-- WHAT IS ASKED --
What follows is a listing. Return every line of it exactly.

-- DATA EXCERPT --
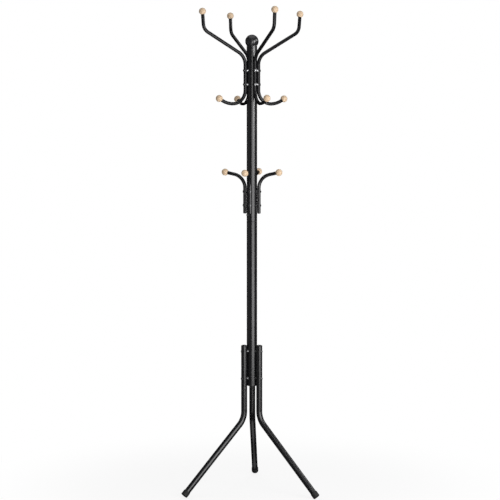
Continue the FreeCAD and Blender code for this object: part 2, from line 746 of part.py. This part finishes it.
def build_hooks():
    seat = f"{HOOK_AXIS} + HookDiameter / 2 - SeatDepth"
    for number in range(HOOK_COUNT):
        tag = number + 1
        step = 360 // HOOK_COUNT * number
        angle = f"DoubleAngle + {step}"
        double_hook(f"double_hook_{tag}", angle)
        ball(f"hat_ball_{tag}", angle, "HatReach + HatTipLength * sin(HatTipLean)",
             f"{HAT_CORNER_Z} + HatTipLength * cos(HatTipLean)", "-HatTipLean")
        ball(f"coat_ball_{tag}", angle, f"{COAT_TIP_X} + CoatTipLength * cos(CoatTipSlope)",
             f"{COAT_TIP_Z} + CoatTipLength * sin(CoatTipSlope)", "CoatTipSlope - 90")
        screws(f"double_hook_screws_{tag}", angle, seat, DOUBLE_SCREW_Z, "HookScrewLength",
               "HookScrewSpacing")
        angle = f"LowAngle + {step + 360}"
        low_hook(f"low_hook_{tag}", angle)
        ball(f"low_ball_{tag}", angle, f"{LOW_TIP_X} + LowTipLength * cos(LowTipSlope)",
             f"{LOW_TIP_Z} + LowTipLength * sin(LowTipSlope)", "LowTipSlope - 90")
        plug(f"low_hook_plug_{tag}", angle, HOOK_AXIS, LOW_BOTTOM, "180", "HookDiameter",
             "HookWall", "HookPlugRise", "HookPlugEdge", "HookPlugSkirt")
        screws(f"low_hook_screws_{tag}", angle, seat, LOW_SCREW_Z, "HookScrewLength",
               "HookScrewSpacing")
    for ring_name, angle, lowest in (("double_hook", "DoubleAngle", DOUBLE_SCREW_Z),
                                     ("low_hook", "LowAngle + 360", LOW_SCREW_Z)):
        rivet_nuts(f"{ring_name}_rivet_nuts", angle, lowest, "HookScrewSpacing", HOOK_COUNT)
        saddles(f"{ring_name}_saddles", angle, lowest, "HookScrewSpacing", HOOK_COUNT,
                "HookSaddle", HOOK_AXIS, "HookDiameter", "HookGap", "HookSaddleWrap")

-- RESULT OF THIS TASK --
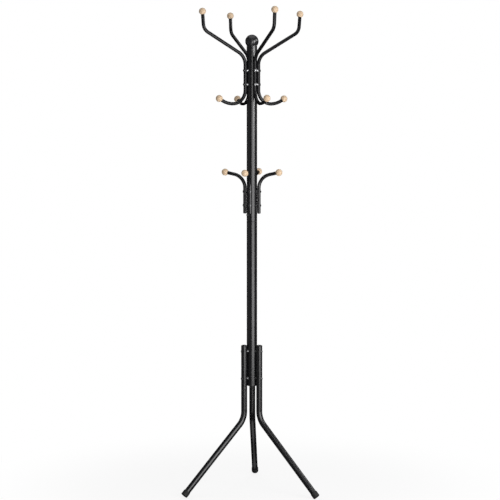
Continue the FreeCAD and Blender code for this object: part 2, from line 746 of part.py. This part finishes it.
def build_hooks():
    seat = f"{HOOK_AXIS} + HookDiameter / 2 - SeatDepth"
    for number in range(HOOK_COUNT):
        tag = number + 1
        step = 360 // HOOK_COUNT * number
        angle = f"DoubleAngle + {step}"
        double_hook(f"double_hook_{tag}", angle)
        ball(f"hat_ball_{tag}", angle, "HatReach + HatTipLength * sin(HatTipLean)",
             f"{HAT_CORNER_Z} + HatTipLength * cos(HatTipLean)", "-HatTipLean")
        ball(f"coat_ball_{tag}", angle, f"{COAT_TIP_X} + CoatTipLength * cos(CoatTipSlope)",
             f"{COAT_TIP_Z} + CoatTipLength * sin(CoatTipSlope)", "CoatTipSlope - 90")
        screws(f"double_hook_screws_{tag}", angle, seat, DOUBLE_SCREW_Z, "HookScrewLength",
               "HookScrewSpacing")
        angle = f"LowAngle + {step + 360}"
        low_hook(f"low_hook_{tag}", angle)
        ball(f"low_ball_{tag}", angle, f"{LOW_TIP_X} + LowTipLength * cos(LowTipSlope)",
             f"{LOW_TIP_Z} + LowTipLength * sin(LowTipSlope)", "LowTipSlope - 90")
        plug(f"low_hook_plug_{tag}", angle, HOOK_AXIS, LOW_BOTTOM, "180", "HookDiameter",
             "HookWall", "HookPlugRise", "HookPlugEdge", "HookPlugSkirt")
        screws(f"low_hook_screws_{tag}", angle, seat, LOW_SCREW_Z, "HookScrewLength",
               "HookScrewSpacing")
    for ring_name, angle, lowest in (("double_hook", "DoubleAngle", DOUBLE_SCREW_Z),
                                     ("low_hook", "LowAngle + 360", LOW_SCREW_Z)):
        rivet_nuts(f"{ring_name}_rivet_nuts", angle, lowest, "HookScrewSpacing", HOOK_COUNT)
        saddles(f"{ring_name}_saddles", angle, lowest, "HookScrewSpacing", HOOK_COUNT,
                "HookSaddle", HOOK_AXIS, "HookDiameter", "HookGap", "HookSaddleWrap")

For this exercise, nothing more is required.